What to do: Exactly and only the lines from the one containing "tower.data.shade_smooth()" through the one containing "pale studio floor." are to be repeated, both ends included.

Supplied entries:
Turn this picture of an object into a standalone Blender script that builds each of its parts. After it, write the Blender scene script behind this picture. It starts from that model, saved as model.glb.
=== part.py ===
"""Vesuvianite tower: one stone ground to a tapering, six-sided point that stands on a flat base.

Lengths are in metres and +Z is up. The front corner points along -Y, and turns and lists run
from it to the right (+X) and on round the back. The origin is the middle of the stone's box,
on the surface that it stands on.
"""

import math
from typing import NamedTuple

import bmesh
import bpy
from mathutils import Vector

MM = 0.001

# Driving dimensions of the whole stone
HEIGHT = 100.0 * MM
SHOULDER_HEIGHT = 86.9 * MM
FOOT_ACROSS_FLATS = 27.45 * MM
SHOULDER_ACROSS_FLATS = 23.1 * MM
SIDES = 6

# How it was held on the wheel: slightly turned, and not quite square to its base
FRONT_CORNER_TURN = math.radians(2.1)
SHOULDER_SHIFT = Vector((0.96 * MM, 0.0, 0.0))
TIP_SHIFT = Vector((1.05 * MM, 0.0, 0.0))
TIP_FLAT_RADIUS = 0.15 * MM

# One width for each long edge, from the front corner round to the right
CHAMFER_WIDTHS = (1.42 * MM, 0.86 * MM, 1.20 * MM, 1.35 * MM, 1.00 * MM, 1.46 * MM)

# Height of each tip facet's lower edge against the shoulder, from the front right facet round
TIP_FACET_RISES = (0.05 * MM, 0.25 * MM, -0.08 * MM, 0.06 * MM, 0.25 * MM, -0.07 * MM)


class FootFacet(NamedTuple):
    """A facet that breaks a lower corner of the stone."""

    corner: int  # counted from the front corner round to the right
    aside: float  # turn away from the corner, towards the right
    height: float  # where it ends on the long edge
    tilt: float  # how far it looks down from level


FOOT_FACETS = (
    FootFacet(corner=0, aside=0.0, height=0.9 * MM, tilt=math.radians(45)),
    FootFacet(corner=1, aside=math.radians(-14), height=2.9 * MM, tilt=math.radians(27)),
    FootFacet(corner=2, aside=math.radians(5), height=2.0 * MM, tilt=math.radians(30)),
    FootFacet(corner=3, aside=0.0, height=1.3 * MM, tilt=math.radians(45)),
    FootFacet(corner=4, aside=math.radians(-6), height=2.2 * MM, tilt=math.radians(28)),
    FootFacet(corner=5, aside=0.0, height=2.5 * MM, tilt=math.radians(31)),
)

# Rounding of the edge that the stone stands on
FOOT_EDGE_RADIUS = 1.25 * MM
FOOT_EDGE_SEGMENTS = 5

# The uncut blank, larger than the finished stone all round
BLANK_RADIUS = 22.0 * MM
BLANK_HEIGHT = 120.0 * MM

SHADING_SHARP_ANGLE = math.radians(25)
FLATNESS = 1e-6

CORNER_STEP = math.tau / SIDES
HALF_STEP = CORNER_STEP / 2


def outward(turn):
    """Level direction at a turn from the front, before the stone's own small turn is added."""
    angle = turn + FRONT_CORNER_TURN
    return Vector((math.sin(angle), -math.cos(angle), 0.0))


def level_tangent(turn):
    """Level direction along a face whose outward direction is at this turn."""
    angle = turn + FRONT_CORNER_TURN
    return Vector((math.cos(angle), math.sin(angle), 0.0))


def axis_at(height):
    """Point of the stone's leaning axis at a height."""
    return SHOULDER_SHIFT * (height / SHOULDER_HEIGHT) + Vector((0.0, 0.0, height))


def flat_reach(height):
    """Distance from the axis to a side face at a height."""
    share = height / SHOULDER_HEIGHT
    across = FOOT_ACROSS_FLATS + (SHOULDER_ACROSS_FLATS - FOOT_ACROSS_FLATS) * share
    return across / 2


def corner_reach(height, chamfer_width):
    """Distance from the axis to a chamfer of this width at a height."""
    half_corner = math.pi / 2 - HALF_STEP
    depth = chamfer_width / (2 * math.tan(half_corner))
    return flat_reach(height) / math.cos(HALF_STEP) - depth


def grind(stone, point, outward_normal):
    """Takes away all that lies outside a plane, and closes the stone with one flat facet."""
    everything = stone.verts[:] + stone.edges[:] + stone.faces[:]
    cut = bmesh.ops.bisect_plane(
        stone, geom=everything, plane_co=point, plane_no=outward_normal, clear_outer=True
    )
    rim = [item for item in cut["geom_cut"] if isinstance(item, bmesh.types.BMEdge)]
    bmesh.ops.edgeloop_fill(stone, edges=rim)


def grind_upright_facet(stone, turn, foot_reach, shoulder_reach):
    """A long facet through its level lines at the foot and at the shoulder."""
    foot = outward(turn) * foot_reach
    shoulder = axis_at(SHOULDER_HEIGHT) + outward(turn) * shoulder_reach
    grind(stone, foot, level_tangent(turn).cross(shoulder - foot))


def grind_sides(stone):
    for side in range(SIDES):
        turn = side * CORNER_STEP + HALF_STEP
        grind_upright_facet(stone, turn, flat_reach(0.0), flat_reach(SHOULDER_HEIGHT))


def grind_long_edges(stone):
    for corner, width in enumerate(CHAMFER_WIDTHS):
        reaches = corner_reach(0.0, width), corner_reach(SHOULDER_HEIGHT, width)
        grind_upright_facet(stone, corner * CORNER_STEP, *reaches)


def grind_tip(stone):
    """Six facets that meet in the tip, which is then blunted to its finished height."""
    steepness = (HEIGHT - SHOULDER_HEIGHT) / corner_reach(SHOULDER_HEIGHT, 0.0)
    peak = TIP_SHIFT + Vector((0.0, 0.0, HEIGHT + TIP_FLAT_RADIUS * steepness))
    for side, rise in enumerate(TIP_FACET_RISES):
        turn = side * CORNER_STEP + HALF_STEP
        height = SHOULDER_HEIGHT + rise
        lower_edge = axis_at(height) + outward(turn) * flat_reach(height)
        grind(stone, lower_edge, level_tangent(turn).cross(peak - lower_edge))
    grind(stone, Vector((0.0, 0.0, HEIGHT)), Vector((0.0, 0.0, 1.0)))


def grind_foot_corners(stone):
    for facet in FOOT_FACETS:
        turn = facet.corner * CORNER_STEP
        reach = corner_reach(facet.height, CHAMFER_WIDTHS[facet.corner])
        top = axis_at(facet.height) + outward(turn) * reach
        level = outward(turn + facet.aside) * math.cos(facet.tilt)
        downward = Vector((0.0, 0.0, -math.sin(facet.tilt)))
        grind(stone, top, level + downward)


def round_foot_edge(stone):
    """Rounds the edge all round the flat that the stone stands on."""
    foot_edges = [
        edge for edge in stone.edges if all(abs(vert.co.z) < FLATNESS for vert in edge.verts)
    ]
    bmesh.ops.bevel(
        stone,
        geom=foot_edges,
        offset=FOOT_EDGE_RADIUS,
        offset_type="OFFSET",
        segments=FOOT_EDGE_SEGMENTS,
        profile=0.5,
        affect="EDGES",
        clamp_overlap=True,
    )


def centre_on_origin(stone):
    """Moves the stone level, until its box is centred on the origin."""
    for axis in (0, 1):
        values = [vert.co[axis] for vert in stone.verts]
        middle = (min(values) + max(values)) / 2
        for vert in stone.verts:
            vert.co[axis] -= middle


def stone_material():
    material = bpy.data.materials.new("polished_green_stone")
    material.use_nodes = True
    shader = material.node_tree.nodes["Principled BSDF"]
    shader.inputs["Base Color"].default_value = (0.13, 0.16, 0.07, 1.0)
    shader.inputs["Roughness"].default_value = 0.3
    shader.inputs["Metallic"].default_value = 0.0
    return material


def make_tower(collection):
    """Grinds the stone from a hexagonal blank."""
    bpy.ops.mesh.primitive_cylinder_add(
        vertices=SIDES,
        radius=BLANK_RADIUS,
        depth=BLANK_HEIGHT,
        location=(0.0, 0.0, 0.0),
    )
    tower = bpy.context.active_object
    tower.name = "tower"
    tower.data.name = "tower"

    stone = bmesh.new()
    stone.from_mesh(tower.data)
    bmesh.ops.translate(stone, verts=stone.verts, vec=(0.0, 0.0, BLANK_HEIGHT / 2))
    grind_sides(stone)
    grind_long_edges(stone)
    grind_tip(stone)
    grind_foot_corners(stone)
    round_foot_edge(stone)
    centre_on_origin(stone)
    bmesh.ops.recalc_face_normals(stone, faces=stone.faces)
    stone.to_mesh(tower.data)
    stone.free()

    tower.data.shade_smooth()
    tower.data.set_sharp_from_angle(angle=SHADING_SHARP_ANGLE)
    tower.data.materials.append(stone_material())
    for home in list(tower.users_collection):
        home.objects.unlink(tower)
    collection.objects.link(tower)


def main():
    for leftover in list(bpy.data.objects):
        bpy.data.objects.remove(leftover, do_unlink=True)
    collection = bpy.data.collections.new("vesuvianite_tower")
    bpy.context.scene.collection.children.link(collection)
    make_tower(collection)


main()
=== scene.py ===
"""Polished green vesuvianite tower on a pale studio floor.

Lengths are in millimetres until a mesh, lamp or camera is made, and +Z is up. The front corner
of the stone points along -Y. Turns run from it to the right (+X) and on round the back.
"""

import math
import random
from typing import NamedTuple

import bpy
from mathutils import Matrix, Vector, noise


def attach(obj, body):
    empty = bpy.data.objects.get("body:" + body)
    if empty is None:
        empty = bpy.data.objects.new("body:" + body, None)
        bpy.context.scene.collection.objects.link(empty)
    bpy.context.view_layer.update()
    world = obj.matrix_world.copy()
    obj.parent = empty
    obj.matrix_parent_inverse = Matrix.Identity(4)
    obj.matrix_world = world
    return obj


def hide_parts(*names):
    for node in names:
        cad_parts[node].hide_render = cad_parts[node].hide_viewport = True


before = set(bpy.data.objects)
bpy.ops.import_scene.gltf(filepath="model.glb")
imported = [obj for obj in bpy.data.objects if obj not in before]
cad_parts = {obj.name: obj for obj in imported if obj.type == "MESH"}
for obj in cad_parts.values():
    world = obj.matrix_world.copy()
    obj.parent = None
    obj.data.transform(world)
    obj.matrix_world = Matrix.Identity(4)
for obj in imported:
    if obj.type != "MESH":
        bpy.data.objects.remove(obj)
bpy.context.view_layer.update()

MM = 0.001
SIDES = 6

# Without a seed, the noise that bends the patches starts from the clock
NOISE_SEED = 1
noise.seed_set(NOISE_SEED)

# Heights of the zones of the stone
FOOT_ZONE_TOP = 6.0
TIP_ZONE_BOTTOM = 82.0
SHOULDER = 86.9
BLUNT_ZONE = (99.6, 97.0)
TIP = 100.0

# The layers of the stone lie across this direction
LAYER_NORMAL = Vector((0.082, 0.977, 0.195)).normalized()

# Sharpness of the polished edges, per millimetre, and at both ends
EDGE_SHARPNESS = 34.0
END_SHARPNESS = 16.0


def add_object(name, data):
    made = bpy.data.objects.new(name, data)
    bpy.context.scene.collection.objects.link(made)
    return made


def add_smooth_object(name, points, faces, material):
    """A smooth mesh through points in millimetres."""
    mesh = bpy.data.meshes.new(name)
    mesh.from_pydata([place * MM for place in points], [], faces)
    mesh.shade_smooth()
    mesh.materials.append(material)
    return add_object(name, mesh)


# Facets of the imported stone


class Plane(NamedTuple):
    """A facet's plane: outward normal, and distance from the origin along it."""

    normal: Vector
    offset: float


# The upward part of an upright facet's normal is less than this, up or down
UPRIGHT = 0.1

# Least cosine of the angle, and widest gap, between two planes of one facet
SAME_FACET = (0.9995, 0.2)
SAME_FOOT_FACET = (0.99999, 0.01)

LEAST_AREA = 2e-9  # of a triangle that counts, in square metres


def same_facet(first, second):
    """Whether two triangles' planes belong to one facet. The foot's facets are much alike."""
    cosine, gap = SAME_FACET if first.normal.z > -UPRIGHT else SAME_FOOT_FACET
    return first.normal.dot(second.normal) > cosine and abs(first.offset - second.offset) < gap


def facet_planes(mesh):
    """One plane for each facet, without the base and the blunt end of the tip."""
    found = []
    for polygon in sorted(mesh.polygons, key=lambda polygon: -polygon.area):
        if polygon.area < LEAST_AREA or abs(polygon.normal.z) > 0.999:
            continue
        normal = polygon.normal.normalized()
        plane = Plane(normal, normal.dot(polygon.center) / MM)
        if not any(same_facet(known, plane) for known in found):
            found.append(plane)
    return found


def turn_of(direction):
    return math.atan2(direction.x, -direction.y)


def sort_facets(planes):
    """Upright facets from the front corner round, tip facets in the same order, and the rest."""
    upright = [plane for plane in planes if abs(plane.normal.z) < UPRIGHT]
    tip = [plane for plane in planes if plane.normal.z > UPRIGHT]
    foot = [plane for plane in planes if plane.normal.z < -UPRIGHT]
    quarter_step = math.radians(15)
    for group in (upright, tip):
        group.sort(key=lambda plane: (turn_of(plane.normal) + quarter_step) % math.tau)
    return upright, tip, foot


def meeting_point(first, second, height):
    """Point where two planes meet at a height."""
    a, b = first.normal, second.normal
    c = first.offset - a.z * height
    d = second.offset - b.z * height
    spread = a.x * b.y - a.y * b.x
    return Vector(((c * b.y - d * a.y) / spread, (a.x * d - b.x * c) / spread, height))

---

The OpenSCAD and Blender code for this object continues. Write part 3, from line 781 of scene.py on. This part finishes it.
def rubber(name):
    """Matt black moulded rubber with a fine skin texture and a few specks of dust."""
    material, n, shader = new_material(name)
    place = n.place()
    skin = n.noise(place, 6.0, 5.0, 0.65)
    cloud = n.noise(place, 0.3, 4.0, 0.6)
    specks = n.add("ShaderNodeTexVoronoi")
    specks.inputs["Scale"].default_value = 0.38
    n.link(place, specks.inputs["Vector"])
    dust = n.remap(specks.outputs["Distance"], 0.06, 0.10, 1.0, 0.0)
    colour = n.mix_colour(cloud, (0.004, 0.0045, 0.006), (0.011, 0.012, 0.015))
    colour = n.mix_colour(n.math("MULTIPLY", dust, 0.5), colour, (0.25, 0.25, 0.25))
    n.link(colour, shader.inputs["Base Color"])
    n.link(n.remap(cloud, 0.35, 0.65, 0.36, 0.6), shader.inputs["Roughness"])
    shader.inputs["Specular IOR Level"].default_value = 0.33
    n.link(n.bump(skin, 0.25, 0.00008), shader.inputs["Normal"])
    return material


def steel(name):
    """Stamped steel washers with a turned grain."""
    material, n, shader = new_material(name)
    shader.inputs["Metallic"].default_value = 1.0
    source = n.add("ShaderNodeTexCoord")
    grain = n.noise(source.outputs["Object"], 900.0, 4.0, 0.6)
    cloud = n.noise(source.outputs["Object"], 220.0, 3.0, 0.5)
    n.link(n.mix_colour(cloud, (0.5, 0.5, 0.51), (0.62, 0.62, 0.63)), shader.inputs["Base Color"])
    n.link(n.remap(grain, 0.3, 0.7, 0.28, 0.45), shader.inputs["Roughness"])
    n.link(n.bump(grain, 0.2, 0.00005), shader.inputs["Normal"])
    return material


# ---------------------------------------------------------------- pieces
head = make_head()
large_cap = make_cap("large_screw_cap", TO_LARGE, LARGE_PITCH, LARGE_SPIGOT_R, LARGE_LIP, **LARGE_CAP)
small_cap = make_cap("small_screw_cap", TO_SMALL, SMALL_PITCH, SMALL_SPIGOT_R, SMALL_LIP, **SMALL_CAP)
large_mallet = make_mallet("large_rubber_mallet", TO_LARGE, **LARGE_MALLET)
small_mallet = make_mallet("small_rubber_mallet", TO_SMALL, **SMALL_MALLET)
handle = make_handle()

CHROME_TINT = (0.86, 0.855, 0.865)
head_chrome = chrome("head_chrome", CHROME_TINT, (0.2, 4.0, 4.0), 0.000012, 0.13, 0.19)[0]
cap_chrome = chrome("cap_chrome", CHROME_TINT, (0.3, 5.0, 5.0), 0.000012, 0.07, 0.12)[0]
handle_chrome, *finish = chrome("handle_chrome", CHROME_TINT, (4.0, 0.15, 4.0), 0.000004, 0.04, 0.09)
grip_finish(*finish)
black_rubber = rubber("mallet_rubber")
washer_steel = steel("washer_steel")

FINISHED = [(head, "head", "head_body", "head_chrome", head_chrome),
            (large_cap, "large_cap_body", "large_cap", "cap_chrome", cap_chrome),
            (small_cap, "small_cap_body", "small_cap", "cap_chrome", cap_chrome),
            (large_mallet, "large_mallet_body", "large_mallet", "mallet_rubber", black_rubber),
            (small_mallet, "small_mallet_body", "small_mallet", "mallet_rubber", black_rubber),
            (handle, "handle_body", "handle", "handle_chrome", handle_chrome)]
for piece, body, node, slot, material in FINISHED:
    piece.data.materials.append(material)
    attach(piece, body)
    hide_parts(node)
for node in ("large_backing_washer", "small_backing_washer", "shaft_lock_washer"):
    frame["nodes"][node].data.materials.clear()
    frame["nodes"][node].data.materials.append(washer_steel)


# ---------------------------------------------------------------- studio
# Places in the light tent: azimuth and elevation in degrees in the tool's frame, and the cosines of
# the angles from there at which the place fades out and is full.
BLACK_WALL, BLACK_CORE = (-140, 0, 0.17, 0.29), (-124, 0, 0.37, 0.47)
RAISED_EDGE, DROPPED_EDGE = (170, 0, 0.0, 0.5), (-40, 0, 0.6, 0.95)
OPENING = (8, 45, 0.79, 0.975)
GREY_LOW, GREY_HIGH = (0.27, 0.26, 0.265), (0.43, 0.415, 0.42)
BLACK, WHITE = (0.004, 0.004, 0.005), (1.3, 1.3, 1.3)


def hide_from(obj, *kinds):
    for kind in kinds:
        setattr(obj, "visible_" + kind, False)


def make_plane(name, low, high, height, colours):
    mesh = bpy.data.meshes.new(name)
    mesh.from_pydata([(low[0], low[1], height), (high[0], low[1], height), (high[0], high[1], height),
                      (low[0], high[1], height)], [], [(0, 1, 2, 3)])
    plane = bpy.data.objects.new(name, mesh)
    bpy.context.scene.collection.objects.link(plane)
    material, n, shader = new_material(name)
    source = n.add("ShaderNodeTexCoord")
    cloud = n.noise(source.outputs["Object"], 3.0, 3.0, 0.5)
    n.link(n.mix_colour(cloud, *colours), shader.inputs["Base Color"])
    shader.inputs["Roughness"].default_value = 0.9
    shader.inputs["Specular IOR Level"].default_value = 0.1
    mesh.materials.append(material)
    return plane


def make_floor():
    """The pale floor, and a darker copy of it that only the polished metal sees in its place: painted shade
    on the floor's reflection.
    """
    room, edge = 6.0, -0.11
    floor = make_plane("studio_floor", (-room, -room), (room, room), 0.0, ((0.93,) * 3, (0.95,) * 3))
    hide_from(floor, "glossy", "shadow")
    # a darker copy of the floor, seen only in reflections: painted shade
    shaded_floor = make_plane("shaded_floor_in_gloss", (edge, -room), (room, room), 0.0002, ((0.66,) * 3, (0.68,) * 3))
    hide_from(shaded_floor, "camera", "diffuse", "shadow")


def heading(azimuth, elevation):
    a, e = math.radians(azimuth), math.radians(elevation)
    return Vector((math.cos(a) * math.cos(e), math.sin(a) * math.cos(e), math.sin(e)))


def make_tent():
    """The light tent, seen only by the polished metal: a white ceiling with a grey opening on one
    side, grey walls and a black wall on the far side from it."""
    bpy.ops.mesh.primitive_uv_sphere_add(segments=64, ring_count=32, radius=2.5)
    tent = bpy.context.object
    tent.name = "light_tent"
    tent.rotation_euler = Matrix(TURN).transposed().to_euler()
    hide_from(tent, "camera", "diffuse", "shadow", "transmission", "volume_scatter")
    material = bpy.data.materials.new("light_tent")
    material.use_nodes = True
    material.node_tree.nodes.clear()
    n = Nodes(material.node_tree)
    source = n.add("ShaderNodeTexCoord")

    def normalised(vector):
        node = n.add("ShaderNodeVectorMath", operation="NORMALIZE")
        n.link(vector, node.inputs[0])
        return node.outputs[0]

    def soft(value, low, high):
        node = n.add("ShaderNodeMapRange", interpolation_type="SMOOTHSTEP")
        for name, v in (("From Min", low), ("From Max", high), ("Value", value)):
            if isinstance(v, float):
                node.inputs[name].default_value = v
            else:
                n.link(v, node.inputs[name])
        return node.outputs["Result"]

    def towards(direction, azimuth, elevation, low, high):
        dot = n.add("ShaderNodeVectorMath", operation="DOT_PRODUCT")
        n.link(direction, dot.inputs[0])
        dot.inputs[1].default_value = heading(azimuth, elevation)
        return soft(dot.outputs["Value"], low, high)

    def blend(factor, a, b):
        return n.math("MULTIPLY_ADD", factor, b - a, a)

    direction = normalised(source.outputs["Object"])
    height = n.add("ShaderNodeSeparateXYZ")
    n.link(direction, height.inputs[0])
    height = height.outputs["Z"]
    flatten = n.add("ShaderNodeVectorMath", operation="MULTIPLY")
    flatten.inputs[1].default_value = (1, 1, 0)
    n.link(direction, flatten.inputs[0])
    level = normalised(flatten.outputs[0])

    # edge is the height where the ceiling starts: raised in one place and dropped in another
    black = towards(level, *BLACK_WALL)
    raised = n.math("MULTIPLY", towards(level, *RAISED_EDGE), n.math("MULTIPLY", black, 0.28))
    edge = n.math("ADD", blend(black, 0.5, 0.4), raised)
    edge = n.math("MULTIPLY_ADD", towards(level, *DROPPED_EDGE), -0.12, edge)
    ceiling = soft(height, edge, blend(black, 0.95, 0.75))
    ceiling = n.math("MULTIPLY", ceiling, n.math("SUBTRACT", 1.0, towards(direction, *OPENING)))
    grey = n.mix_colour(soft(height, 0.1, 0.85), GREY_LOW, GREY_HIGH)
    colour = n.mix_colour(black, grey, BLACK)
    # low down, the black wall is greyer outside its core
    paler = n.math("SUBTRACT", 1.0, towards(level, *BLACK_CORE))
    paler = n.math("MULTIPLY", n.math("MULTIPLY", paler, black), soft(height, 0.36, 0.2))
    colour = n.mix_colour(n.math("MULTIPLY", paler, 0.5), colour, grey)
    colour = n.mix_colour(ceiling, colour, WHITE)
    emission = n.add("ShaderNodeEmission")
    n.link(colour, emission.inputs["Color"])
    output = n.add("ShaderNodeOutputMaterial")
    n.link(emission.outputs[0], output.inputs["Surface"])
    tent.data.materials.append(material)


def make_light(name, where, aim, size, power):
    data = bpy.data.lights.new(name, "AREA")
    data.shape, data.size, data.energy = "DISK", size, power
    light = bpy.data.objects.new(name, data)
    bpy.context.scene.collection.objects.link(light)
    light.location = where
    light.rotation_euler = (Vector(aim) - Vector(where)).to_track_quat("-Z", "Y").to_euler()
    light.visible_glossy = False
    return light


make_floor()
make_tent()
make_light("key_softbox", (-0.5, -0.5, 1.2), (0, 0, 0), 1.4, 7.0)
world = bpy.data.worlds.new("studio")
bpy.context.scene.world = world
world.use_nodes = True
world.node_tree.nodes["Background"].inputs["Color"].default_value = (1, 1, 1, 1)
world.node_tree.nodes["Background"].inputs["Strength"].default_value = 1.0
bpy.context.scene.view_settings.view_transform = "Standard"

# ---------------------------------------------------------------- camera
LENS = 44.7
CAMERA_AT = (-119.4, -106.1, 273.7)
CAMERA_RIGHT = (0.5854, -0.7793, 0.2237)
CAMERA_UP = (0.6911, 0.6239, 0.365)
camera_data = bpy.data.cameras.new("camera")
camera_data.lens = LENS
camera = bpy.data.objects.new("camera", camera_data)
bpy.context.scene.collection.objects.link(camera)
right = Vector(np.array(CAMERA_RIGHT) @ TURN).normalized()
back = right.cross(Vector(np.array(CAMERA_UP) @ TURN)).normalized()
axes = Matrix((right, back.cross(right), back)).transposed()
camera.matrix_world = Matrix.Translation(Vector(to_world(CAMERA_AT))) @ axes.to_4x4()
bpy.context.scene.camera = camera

Output for this task:
    tower.data.shade_smooth()
    tower.data.set_sharp_from_angle(angle=SHADING_SHARP_ANGLE)
    tower.data.materials.append(stone_material())
    for home in list(tower.users_collection):
        home.objects.unlink(tower)
    collection.objects.link(tower)


def main():
    for leftover in list(bpy.data.objects):
        bpy.data.objects.remove(leftover, do_unlink=True)
    collection = bpy.data.collections.new("vesuvianite_tower")
    bpy.context.scene.collection.children.link(collection)
    make_tower(collection)


main()
=== scene.py ===
"""Polished green vesuvianite tower on a pale studio floor.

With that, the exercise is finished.